The US Department of Energy (DOE) announced on June 26 that it had issued a final authorization for Sabine Pass Liquefaction’s Expansion Project (Sabine Pass) to export domestically produced liquefied natural gas (LNG) to nations that do not have a Free Trade Agreement (FTA) with the United States.
With this most recent authorization – the third since February 2013 – the Sabine Pass LNG Terminal in Cameron Parish, Louisiana, on the Gulf of Mexico, has been authorized to export a total volume of LNG up to the equivalent of 3.58 billion standard cubic feet per day (Bcf/d) of natural gas for a period of 20 years.

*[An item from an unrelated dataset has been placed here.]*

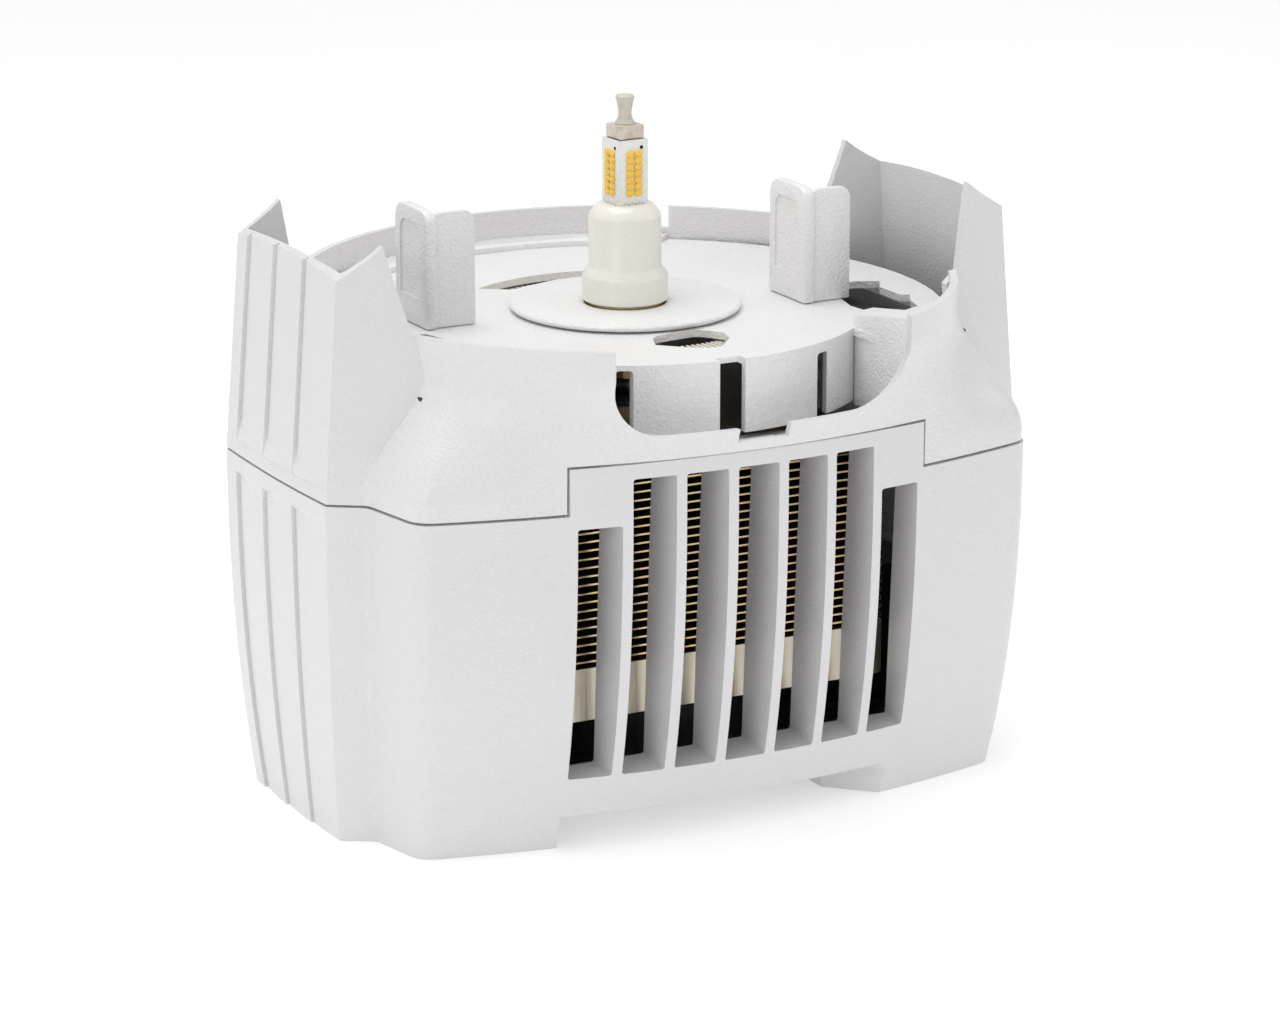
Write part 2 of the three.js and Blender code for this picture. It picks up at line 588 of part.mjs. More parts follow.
const INLET = { x: [-44, -14], z: [68, 92] };
const TERMINALS = { x: [14, 46], z: [68, 90] };
const ANTENNA_X = 32;
const ANTENNA_R = 3;
const inside = ([low, high]) => [low + GAP, high - GAP];
const onPanel = (geometry, x) => geometry.translate(x, PANEL_Y, BUTTON_Z);

function controlPanel() {
  const size = [inside([-PANEL_X, PANEL_X]), [PANEL_Y - WALL, PANEL_Y], inside([PANEL_LOW, PANEL_HIGH])];
  let plate = solid(block(...size));
  const through = (radius, x) => onPanel(rod(radius, -10, 10, 16).rotateX(Math.PI / 2), x);
  for (const x of Object.values(BUTTONS)) plate = plate.subtract(solid(through(BUTTON_R + GAP, x)));
  for (const { x, z } of [INLET, TERMINALS])
    plate = plate.subtract(solid(block(x, [PANEL_Y - 10, PANEL_Y + 10], z)));
  return plate.subtract(solid(through(ANTENNA_R + GAP, ANTENNA_X)));
}
add("control_panel", controlPanel(), GREY);
for (const [name, x] of Object.entries(BUTTONS)) {
  const button = onPanel(rod(BUTTON_R, -8, 3, 16).rotateX(-Math.PI / 2), x);
  add(name, solid(button), name === "learn_button" ? COPPER : BLACK);
}
const inletBody = block(inside(INLET.x), [PANEL_Y - 22, PANEL_Y + 1.5], inside(INLET.z));
const inletHollow = block([-40, -18], [PANEL_Y - 16, PANEL_Y + 5], [71, 89]);
add("power_inlet", solid(inletBody).subtract(solid(inletHollow)), BLACK);
const terminals = block(inside(TERMINALS.x), [PANEL_Y - 12, PANEL_Y + 4], inside(TERMINALS.z));
add("terminal_block", solid(terminals), GREY);
const sleeve = onPanel(rod(ANTENNA_R, -12, 5, 12).rotateX(-Math.PI / 2), ANTENNA_X);
add("antenna_sleeve", solid(sleeve), BLACK);

// ---- Fasteners ----------------------------------------------------------------------
const SCREWS = [[-118, -56], [-118, 56], [118, -56], [118, 56]];
SCREWS.forEach(([x, y], i) => {
  const screwHead = solid(rod(4, CHASSIS_HIGH + GAP, CHASSIS_HIGH + 3, 12));
  add("housing_screw_" + (i + 1), screwHead, STEEL, [x, y, 0]);
});

// ---- Frame --------------------------------------------------------------------------
group.position.y = -new THREE.Box3().setFromObject(group).getCenter(new THREE.Vector3()).y;

export default group;
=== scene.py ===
# %% [markdown]
# # A garage door opener's power head
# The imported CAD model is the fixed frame. This lesson gives it its looks: a cast and powder-coated
# housing in two parts, a deck with two angle posts, an LED lamp and the finned motor behind the slots.

# %% Load the frame
import math
import bmesh
import bpy
from mathutils import Matrix, Vector


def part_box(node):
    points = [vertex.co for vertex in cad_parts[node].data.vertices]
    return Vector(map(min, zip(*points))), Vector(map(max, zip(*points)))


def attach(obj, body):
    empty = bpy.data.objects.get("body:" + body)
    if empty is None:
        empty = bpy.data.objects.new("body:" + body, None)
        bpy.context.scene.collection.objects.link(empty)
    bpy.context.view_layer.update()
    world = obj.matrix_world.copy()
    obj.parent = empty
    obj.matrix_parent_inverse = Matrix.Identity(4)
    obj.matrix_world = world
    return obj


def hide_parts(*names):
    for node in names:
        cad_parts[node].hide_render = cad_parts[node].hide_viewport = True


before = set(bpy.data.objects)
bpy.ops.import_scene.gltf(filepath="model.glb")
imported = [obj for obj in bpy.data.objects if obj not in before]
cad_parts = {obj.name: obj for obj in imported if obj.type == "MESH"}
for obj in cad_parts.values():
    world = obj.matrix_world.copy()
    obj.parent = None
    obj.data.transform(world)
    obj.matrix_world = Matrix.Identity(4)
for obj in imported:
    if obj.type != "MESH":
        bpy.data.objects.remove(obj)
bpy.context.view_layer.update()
PI = math.pi
MM = 0.001
shaft_low, shaft_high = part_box("motor_shaft")
AXIS = Vector(((shaft_low.x + shaft_high.x) / 2, (shaft_low.y + shaft_high.y) / 2, 0))

# %% [markdown]
# The camera stands low in front of the left corner with a long lens, so that upright edges stay
# almost parallel. Its place is given from the motor axis, as everything else is.

# %% Camera
camera = bpy.data.objects.new("camera", bpy.data.cameras.new("camera"))
bpy.context.scene.collection.objects.link(camera)
camera.location = AXIS + Vector((-0.8635, -1.6657, 0.6376))
camera.rotation_euler = (math.radians(90 - 15.78), 0, math.radians(-27.59))
camera.data.lens = 131.58
camera.data.sensor_width = 36
bpy.context.scene.camera = camera
print("lens", camera.data.lens)

# %% [markdown]
# A product photographer lights a white object on a white floor with big soft boxes and a bright
# surround. Three area lights and a bright world do the same: the large one above keeps the tops
# light, the left one draws the ribs and the shoulders, and the front one is only a fill.

# %% Light and floor
def soft_box(name, place, aim, size, power):
    lamp = bpy.data.objects.new(name, bpy.data.lights.new(name, "AREA"))
    lamp.data.size = size
    lamp.data.energy = power
    lamp.location = place
    lamp.rotation_euler = (Vector(aim) - Vector(place)).to_track_quat("-Z", "Y").to_euler()
    bpy.context.scene.collection.objects.link(lamp)


MIDDLE = (0, 0, 0.12)
soft_box("top_light", (-0.2, 0.1, 1.5), MIDDLE, 1.0, 10)
soft_box("left_light", (-1.5, -1.0, 0.8), MIDDLE, 0.8, 3.2)
soft_box("right_light", (1.7, -0.6, 0.9), MIDDLE, 0.8, 2.2)
world = bpy.data.worlds.new("studio")
bpy.context.scene.world = world
world.use_nodes = True
world.node_tree.nodes["Background"].inputs["Color"].default_value = (1, 1, 1, 1)
world.node_tree.nodes["Background"].inputs["Strength"].default_value = 0.66
bpy.context.scene.view_settings.view_transform = "Standard"

# %% [markdown]
# ## Writing materials as sums
# A `Wire` is one socket of a node tree. Adding, multiplying or comparing wires adds the Math nodes,
# so a pattern reads like the formula it is. A `Finish` is one material with its shader, and its
# `node` method makes any other node.

# %% Shader helpers
class Wire:
    def __init__(self, finish, socket):
        self.finish, self.socket = finish, socket

    def math(self, operation, *others):
        values = {i: v for i, v in enumerate((self, *others))}
        return self.finish.node("ShaderNodeMath", {"operation": operation}, values)

    def __add__(self, other):
        return self.math("ADD", other)

    __radd__ = __add__

    def __mul__(self, other):
        return self.math("MULTIPLY", other)

    __rmul__ = __mul__

    def __sub__(self, other):
        return self.math("SUBTRACT", other)

    def __rsub__(self, other):
        return self.finish.node("ShaderNodeMath", {"operation": "SUBTRACT"}, {0: other, 1: self})

    def above(self, level):
        return self.math("GREATER_THAN", level)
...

Federal law generally requires approval of natural gas exports to countries that have an FTA with the United States. For countries that do not have an FTA with the United States, the Natural Gas Act directs the Department of Energy to grant export authorizations unless the agency finds that the proposed exports “will not be consistent with the public interest.”

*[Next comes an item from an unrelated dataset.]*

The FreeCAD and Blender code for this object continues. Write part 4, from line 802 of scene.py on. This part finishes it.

In making the announcement, the DOE noted that this is only the beginning of US natural gas production. “This increase in domestic natural gas production is expected to continue,” the agency stated, “with the Energy Information Administration (EIA) forecasting a record average production rate of 78.92 Bcf/d in 2015.”
In related news, the EIA on July 28 released its latest Drilling Productivity Report (DPR) – announcing that the productivity of natural gas wells in the Marcellus Shale and the neighboring Utica Shale is steadily increasing because of ongoing improvements in precision and efficiency of horizontal drilling and hydraulic fracturing occurring in those regions. Since January 2012, the agency said, natural gas production in the Marcellus and Utica regions has accounted for fully 85 percent of the increase in natural gas production and has driven recent growth in total US natural gas production.
The DPR provides a month-ahead projection of both oil and natural gas production for the seven most significant shale formations in the United States. Although the DPR regions are grouped according to the name of the predominant shale formation, the report analyzes all drilling and production within each geographic area. In practice, this means natural gas production activity in the Marcellus region, which includes Pennsylvania and West Virginia, encompasses not only the Marcellus formation, but also portions of the Utica shale and conventional formations that lay beneath those states. The Utica DPR region, which includes resources that lay beneath Ohio, includes production from the bulk of the Utica formation as well as production from the Point Pleasant shale formation and (to a lesser extent) conventional resources.
Other shale-producing regions covered by the report include Bakken (underlying parts of Montana and North Dakota in the United States, and Saskatchewan and Manitoba in Canada); Permian (West Texas and southeastern New Mexico), Eagle Ford (South Texas), Niobrara (northeastern Colorado and parts of adjacent Wyoming, Nebraska, and Kansas), and Haynesville (southwestern Arkansas, northwest Louisiana, and East Texas).